9. Sonny Liston - The most feared heavyweight in history - in and out of the ring - made his reputation in St. Louis. Charles “Sonny” Liston was the last of 25 children born in an Arkansas shack. Liston made his way to St. Louis as a youth to search for his mother - she had left her impoverished surroundings to stay with relatives. Liston had no money, no identity and didn’t even know his age - nobody had ever told him his birthday. But he did have his fists and the overgrown teen gained a reputation as a street fighter. St. Louis police arrested Liston for a string of robberies (he wasn’t hard to find, as cops busted him wearing the same bright yellow shirt he wore for every robbery) and Sonny learned to box in jail.
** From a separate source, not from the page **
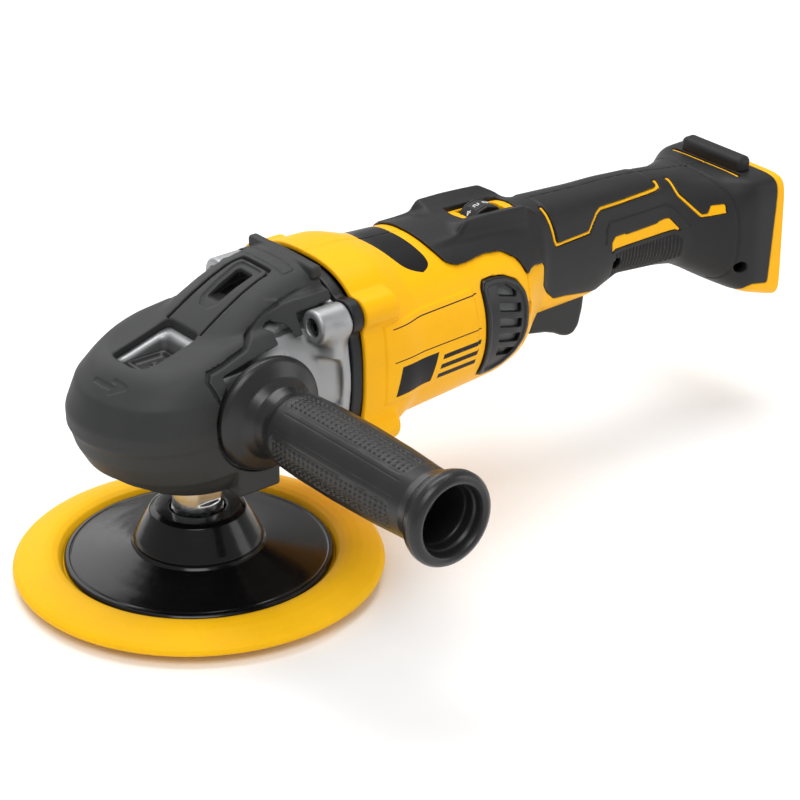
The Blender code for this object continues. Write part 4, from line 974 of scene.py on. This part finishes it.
def dial_field(p):
    x, y, z = p
    rx, rz = x - DIAL_X, z - DIAL_Z
    radius, angle = np.hypot(rx, rz), np.arctan2(rz, rx)
    facets = 12
    turn = (angle % (2 * np.pi / facets)) - np.pi / facets
    flat = radius * np.cos(turn) - 11.1
    d = smax(flat, radius - 11.7, 0.6)
    d = smax(d, np.abs(y) - 5.9, 0.8)
    ridge = np.maximum(np.abs(np.abs(y) - 4.3) - 0.35, -(d + 0.5))
    d = cut(d, ridge, 0.3)
    return cut(d, np.hypot(rx, rz) - 1.9, 0.2)


STROKES = [
    [(0.0, 1.0), (0.0, -1.0)],
    [(-0.6, 0.7), (-0.2, 1.0), (0.3, 1.0), (0.6, 0.5), (-0.6, -1.0), (0.6, -1.0)],
    [(-0.6, 1.0), (0.6, 1.0), (0.0, 0.2), (0.6, -0.3), (0.4, -0.9), (-0.2, -1.0), (-0.6, -0.7)],
    [(0.3, -1.0), (0.3, 1.0), (-0.6, -0.4), (0.7, -0.4)],
    [(0.6, 1.0), (-0.5, 1.0), (-0.6, 0.1), (0.3, 0.1), (0.6, -0.4), (0.3, -1.0), (-0.6, -0.9)],
    [(0.5, 1.0), (-0.4, 0.3), (-0.6, -0.5), (-0.1, -1.0), (0.5, -0.6), (0.3, 0.0), (-0.5, -0.2)],
]


def numerals_field(p):
    """Raised figures 1 to 6, each on its own facet of the dial."""
    x, y, z = p
    rx, rz = x - DIAL_X, z - DIAL_Z
    radius, angle = np.hypot(rx, rz), np.arctan2(rz, rx)
    pitch = np.pi / 6
    turn = (angle % pitch) - pitch / 2
    facet = np.floor((angle % (2 * np.pi)) / pitch)
    height = np.abs(radius * np.cos(turn) - 11.15) - 0.15
    d = np.full(np.shape(height), FAR)
    for index in range(12):
        stroke = [(1.5 * u, 1.5 * v) for u, v in STROKES[(11 - index) // 2]]
        line = path_distance((-1.0 * y, radius * np.sin(turn)), stroke) - 0.28
        d = np.where(facet == index, np.minimum(d, np.maximum(line, height)), d)
    return d


def rails_field(p):
    x, y, z = p
    skin = body_skin(p)
    d = np.maximum(skin + SHELL + 0.5, np.abs(x - 342.3) - 0.9)
    across = np.abs(y)
    wall = box((x, across, z), (342.0, 26.6, 67.5), (349.7, 30.0, 118.5), 0.5)
    lip = box((x, across, z), (347.8, 22.0, 67.5), (349.7, 30.0, 118.5), 0.6)
    stop = box((x, across, z), (342.0, -1, 116.0), (348.6, 20.0, 119.4), 0.8)
    return smin(smin(smin(d, wall, 0.6), lip, 0.4), stop, 0.6)


def terminals_field(p):
    d = box(p, (343.6, -14.4, 74), (349.0, 14.4, 108), 1.0)
    for y0 in TERMINAL_ROWS:
        d = cut(d, box(p, (345.2, y0 - 1.0, 78), (352, y0 + 1.0, 104), 0.2), 0.3)
    return d


def blades_field(p):
    d = None
    for y0 in TERMINAL_ROWS:
        blade = box(p, (344.6, y0 - 0.45, 80), (348.8, y0 + 0.45, 102), 0.25)
        d = blade if d is None else np.minimum(d, blade)
    return d


def bumper_field(p):
    d = box(p, (331.2, -22.0, 124.5), (340.8, 22.0, 135.4), 3.2)
    return np.maximum(d, -(body_skin(p) - 0.35))


# Turned pieces


def curve_through(points, corner=0.22, steps=4):
    """A chain of points with each inner corner rounded by a short arc."""
    out = [points[0]]
    for before, here, after in zip(points, points[1:], points[2:]):
        a, b, c = Vector(before), Vector(here), Vector(after)
        reach = min((a - b).length, (c - b).length) * corner
        start = b + (a - b).normalized() * reach
        end = b + (c - b).normalized() * reach
        for i in range(steps + 1):
            t = i / steps
            out.append(tuple((1 - t) ** 2 * start + 2 * t * (1 - t) * b + t * t * end))
    return out + [points[-1]]


def turned_piece(name, profile, look, body, stands_for, segments=192, waves=0.0):
    """A piece turned round the spindle axis. The profile runs from the axis at the top to the axis below."""
    profile = curve_through(profile)
    rng = np.random.default_rng(7)
    phases = rng.uniform(0, 2 * np.pi, 6)
    points, faces = [], []
    angles = np.linspace(0, 2 * np.pi, segments, endpoint=False)
    wobble = sum(np.sin(angles * n + phase) / n for n, phase in zip(range(2, 8), phases)) * waves
    inner = [(r, z) for r, z in profile if r > 0.001]
    for r, z in inner:
        share = min(r / 60.0, 1.0)
        rows = np.stack([r * np.cos(angles), r * np.sin(angles), z + wobble * share], 1)
        points.extend(rows.tolist())
    for row in range(len(inner) - 1):
        for i in range(segments):
            j = (i + 1) % segments
            a, b = row * segments, (row + 1) * segments
            faces.append((a + i, b + i, b + j, a + j))
    for row, z, flip in ((0, profile[0][1], False), (len(inner) - 1, profile[-1][1], True)):
        if profile[0 if row == 0 else -1][0] > 0.001:
            continue
        centre = len(points)
        points.append((0, 0, z))
        for i in range(segments):
            j = (i + 1) % segments
            a, b = row * segments + i, row * segments + j
            faces.append((centre, b, a) if flip else (centre, a, b))
    mesh = bpy.data.meshes.new(name)
    mesh.from_pydata((np.array(points) * MM).tolist(), [], faces)
    mesh.shade_smooth()
    mesh.set_sharp_from_angle(angle=math.radians(50))
    return placed(name, mesh, look, body, stands_for)


def make_pad():
    foam = [(0, 8.2), (64.9, 8.2), (65.6, 10.2), (67.2, 12.6), (70.0, 13.8), (73.5, 14.0), (78.0, 13.3), (83.0, 11.6),
            (86.8, 9.8), (88.5, 8.2), (88.95, 6.6), (88.2, 5.2), (86.2, 4.2), (83.0, 3.0), (80.6, 2.3), (0, 2.3)]
    ring = turned_piece("foam_ring", foam, "foam_skin", "spindle_group", ["pad_foam"], waves=0.05)
    face = [(0, 2.0), (79.4, 2.0), (80.2, 1.6), (79.6, 0.8), (77.8, 0.05), (0, 0.0)]
    low = turned_piece("foam_face", face, "loop_face", "spindle_group", ["pad_face"])
    plate = [(0, 9.8), (13.0, 9.8), (13.0, 34.9), (14.0, 36.0), (20.5, 36.0), (23.0, 35.0), (24.4, 32.6), (27.4, 27.4),
             (30.2, 22.4), (31.2, 20.2), (31.0, 18.6), (32.2, 17.4), (36.0, 16.3), (42.0, 15.0), (50.0, 13.6),
             (60.5, 12.2), (61.3, 11.8), (62.0, 12.1), (63.4, 11.9), (64.2, 11.2), (64.4, 10.2), (64.0, 8.6), (0, 8.5)]
    turned_piece("backing_disc", plate, "glossy_black", "spindle_group", ["backing_plate"])


SPINDLE = Outline([(-4, 107), (5.4, 107), (6.0, 106.4), (6.0, 98), (8.4, 98), (8.4, 59), (12.0, 58.6), (12.0, 36.4),
                   (7.9, 36.4), (7.9, 15.6), (6.6, 14.1), (-4, 14.1)], 0.15, pitch=0.15)


def spindle_field(p):
    x, y, z = p
    d = SPINDLE(np.hypot(x, y), z)
    flats = np.maximum(10.2 - np.abs(y), np.abs(z - 46) - 5.0)
    return cut(d, flats, 0.5)


def coil_spring(name, foot, radius, wire, length, turns, stands_for):
    """A round-wire compression spring standing along Z on its foot, with its end turns lying flat."""
    steps, sides = 24 * turns, 8
    points, faces = [], []
    for i in range(steps + 1):
        share = i / steps
        angle = 2 * math.pi * turns * share
        rise = min(max((share * turns - 0.75) / (turns - 1.5), 0.0), 1.0)
        middle = Vector((foot[0] + radius * math.cos(angle), foot[1] + radius * math.sin(angle),
                         foot[2] + wire + (length - 2 * wire) * rise))
        out = Vector((math.cos(angle), math.sin(angle), 0))
        for j in range(sides):
            turn = 2 * math.pi * j / sides
            points.append(tuple((middle + wire * (math.cos(turn) * out + Vector((0, 0, math.sin(turn))))) * MM))
    for i in range(steps):
        for j in range(sides):
            k = (j + 1) % sides
            faces.append((i * sides + j, i * sides + k, (i + 1) * sides + k, (i + 1) * sides + j))
    faces.append(tuple(reversed(range(sides))))
    faces.append(tuple(range(steps * sides, (steps + 1) * sides)))
    mesh = bpy.data.meshes.new(name)
    mesh.from_pydata(points, [], faces)
    mesh.shade_smooth()
    return placed(name, mesh, "steel", "machine", [stands_for])


def make_springs():
    """The two springs, under the lock button and behind the trigger lever, each with a mesh of its own."""
    spring = coil_spring("lock_coil", (LOCK_X, 0, 101.8), 3.9, 0.35, 9.9, 6, "lock_spring")
    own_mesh(spring)
    spring = coil_spring("trigger_coil", (224.0, 0, 93.6), 3.6, 0.4, 8.3, 5, "trigger_spring")
    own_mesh(spring)


# Everything together


def make_head():
    field_piece("head_boot", boot_field(), (-64, -44, 55), (58, 44, 154), 0.6, "boot_rubber", "machine",
                ["rubber_boot"])
    field_piece("gear_casting", case_field(), (-60, -50, 60), (59, 50, 147), 0.7, "cast_aluminium",
                "machine", ["gear_case"])
    field_piece("lower_cover", cover_field, (-38, -33, 57), (23, 33, 69), 0.6, "black_plastic", "machine",
                ["bearing_cover"])
    field_piece("lock_cap", button_field, (-34, -9, 112), (-8, 9, 118), 0.35, "button_plastic",
                "lock_plunger", ["lock_button"])
    field_piece("gasket", gasket_field, (51, -48, 51), (68, 48, 149), 0.6, "gasket_plastic", "machine",
                ["bearing_plate"])
    for i, (y, z) in enumerate(SCREW_PLACES):
        field_piece(f"socket_screw_{i + 1}", screw_field(y, z), (41.5, y - 4, z - 4), (83, y + 4, z + 4), 0.4,
                    "black_steel", "machine", [f"case_screw_{i + 1}"])


def make_body():
    field_piece("hard_housing", housing_field, (64, -51, 47), (351, 51, 152), 0.62, "yellow_plastic",
                "machine", ["housing_left", "housing_right"])
    field_piece("soft_cover", soft_cover_field, (122, -41, 56), (348, 41, 151), 0.58, "grip_rubber",
                "machine", ["overmould_left", "overmould_right"])
    for label, side in (("left", -1), ("right", 1)):
        near, far = sorted((side * 20, side * 47))
        field_piece(f"air_grille_{label}", vent_field(side), (141, near, 70), (173, far, 126), 0.4,
                    "black_plastic", "machine", [f"vent_frame_{label}"])
        field_piece(f"air_screen_{label}", screen_field(side), (143, near, 72), (171, far, 124), 0.4,
                    "vent_screen", "machine", [f"vent_mesh_{label}"])
    field_piece("trigger_lever_cap", trigger_field, (196, -11, 60), (238, 11, 94), 0.5, "black_plastic",
                "trigger_lever", ["trigger"])
    field_piece("thumb_wheel", dial_field, (161, -7, 121), (187, 7, 147), 0.35, "black_plastic",
                "dial_wheel", ["speed_dial"])
    field_piece("dial_numerals", numerals_field, (162, -4, 121), (186, 4, 146), 0.16, "numeral_ink",
                "dial_wheel")


def make_foot():
    field_piece("battery_guide", rails_field, (341, -36, 60), (350, 36, 126), 0.5, "black_plastic",
                "machine", ["battery_rails"])
    field_piece("terminal_block", terminals_field, (343, -15, 73), (350, 15, 109), 0.4, "grey_plastic",
                "machine", ["battery_terminals"])
    field_piece("terminal_blades", blades_field, (344, -12, 79), (349.5, 12, 103), 0.25, "brass_blades",
                "machine")
    field_piece("rear_bumper", bumper_field, (330.5, -23, 123), (341.5, 23, 137), 0.45, "grip_rubber",
                "machine", ["foot_bumper"])


def make_camera():
    yaw, pitch = math.radians(-38.808), math.radians(26.37)
    back = Vector((math.sin(yaw) * math.cos(pitch), -math.cos(yaw) * math.cos(pitch), math.sin(pitch)))
    right = Vector((math.cos(yaw), math.sin(yaw), 0))
    up = back.cross(right)
    place = Vector((0, 0, 10)) + back * 1370.24 + right * 95.99 + up * 72.54
    data = bpy.data.cameras.new("camera")
    data.sensor_width = 36.0
    data.lens = 128.93
    data.clip_start, data.clip_end = 0.05, 50.0
    camera = bpy.data.objects.new("camera", data)
    camera.matrix_world = Matrix.Translation(place * MM) @ Matrix((right, up, back)).transposed().to_4x4()
    bpy.context.scene.collection.objects.link(camera)
    bpy.context.scene.camera = camera


def make_light(name, place, size, power):
    data = bpy.data.lights.new(name, "AREA")
    data.shape = "RECTANGLE"
    data.size, data.size_y = size
    data.energy = power
    obj = bpy.data.objects.new(name, data)
    obj.location = place
    obj.rotation_euler = (Vector((0.1, -0.02, 0.08)) - Vector(place)).to_track_quat("-Z", "Y").to_euler()
    bpy.context.scene.collection.objects.link(obj)


def make_studio():
    world = bpy.data.worlds.new("studio")
    world.use_nodes = True
    world.node_tree.nodes["Background"].inputs["Color"].default_value = (1.0, 1.0, 1.0, 1)
    world.node_tree.nodes["Background"].inputs["Strength"].default_value = 0.52
    bpy.context.scene.world = world
    make_light("key", (-0.7, -0.8, 1.6), (0.9, 0.9), 13)
    make_light("top", (0.3, 0.4, 1.7), (1.5, 0.9), 19)
    make_light("side", (1.5, -1.2, 0.6), (0.7, 1.1), 5)
    make_light("rear", (0.2, 1.5, 0.9), (1.4, 0.8), 6)
    size = 6.0
    mesh = bpy.data.meshes.new("floor")
    mesh.from_pydata([(-size, -size, 0), (size, -size, 0), (size, size, 0), (-size, size, 0)], [], [(0, 1, 2, 3)])
    floor = bpy.data.objects.new("floor", mesh)
    g = Graph("pale_floor")
    g.put(g.shader.inputs["Base Color"], g.mix(g.spread(g.noise(300.0), 0.3, 0.7, 0.0, 1.0), (0.93, 0.93, 0.93),
                                               (0.95, 0.95, 0.95)))
    g.shader.inputs["Roughness"].default_value = 0.8
    floor.data.materials.append(g.material)
    bpy.context.scene.collection.objects.link(floor)
    bpy.context.scene.view_settings.view_transform = "Standard"


make_finishes()
dress_cad_nodes()
make_camera()
make_studio()
make_pad()
field_piece("spindle_shaft", spindle_field, (-13, -13, 13), (13, 13, 108), 0.5, "chrome", "spindle_group",
            ["spindle"])
make_head()
field_piece("auxiliary_handle", handle_field, (-16, -176, 68), (42, -39, 125), 0.5, "handle_plastic",
            "machine", ["side_handle"])
make_body()
make_foot()
make_springs()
When released in 1953, he won 33 of 34 pro fights (11 in St. Louis) before knocking out champion Floyd Patterson in 1962.

10. The Spinks Brothers - Boxing history’s most famous paternal one-two punch were born and raised here. Leon and Michael Spinks both won Olympic gold medals at the 1976 Montreal Olympics - Leon as a light-heavyweight, Michael as a middleweight. And both men went on to win the heavyweight championship, the only brothers to accomplish that feat. Older brother Leon was first, scoring one of boxing’s biggest upsets in beating Muhammad Ali in 1978 in just his eighth pro fight. Ali beat Leon six months later and Spinks’ short, spectacular pro career went downhill from there. Michael picked up the slack in 1985, moving up from light-heavyweight (he was world champion in that weight class) to become the first man to beat Heavyweight Champion Larry Holmes. Michael was the first light-heavyweight champion in history to win the heavyweight crown.